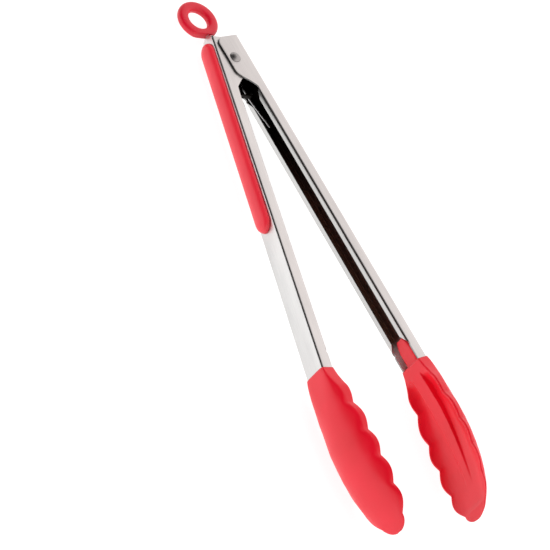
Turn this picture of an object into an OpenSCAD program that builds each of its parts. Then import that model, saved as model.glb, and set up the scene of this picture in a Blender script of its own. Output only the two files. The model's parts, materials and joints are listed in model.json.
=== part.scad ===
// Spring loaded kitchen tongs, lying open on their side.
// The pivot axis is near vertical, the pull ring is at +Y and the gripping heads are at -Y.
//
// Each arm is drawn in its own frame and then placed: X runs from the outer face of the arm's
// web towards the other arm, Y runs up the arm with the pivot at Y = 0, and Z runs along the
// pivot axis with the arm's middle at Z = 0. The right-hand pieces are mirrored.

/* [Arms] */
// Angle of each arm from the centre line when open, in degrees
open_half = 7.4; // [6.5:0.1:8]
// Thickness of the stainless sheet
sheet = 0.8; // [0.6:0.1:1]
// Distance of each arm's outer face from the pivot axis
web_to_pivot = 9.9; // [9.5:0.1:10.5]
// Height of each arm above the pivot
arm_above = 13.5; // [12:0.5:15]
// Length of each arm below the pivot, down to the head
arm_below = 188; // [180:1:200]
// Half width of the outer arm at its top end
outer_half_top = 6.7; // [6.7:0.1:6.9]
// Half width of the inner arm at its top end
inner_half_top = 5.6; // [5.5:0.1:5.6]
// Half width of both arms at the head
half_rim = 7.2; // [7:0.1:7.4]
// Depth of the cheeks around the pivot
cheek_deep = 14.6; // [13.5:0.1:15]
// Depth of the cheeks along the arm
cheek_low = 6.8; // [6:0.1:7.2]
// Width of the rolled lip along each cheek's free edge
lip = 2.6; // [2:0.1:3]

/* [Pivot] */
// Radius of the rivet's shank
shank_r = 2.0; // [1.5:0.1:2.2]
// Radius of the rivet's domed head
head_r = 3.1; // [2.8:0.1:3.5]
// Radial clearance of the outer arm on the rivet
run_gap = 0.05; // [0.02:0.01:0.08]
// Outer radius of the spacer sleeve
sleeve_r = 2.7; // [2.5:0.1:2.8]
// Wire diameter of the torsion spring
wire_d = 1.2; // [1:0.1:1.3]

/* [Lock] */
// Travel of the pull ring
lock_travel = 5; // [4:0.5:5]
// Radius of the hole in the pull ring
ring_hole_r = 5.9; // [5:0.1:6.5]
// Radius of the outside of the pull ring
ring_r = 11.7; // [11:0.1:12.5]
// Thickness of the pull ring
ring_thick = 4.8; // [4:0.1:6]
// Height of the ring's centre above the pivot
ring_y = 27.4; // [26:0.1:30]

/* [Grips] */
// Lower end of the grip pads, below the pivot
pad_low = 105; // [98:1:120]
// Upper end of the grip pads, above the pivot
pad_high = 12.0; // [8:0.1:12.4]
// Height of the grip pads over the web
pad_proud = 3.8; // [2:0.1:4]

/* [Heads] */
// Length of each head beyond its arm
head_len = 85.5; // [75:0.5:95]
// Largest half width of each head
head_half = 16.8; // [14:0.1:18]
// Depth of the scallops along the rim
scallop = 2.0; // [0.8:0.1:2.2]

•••

## Short task
Print only the lines that run from the start of the listing to the line bearing "pieces are mirrored."; please keep the first line and that last one, exactly as they appear.

## Written answer
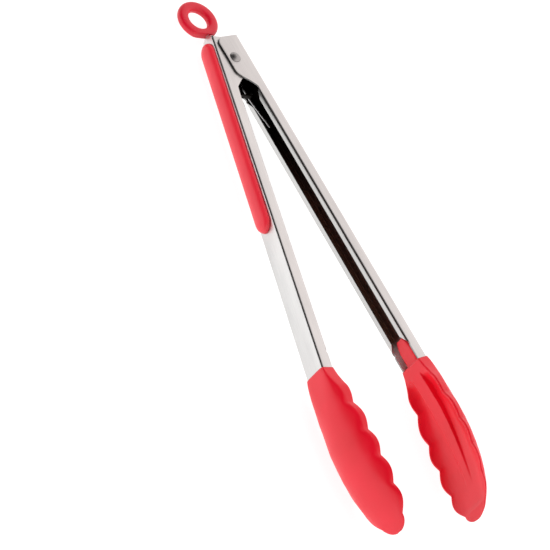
Turn this picture of an object into an OpenSCAD program that builds each of its parts. Then import that model, saved as model.glb, and set up the scene of this picture in a Blender script of its own. Output only the two files. The model's parts, materials and joints are listed in model.json.
=== part.scad ===
// Spring loaded kitchen tongs, lying open on their side.
// The pivot axis is near vertical, the pull ring is at +Y and the gripping heads are at -Y.
//
// Each arm is drawn in its own frame and then placed: X runs from the outer face of the arm's
// web towards the other arm, Y runs up the arm with the pivot at Y = 0, and Z runs along the
// pivot axis with the arm's middle at Z = 0. The right-hand pieces are mirrored.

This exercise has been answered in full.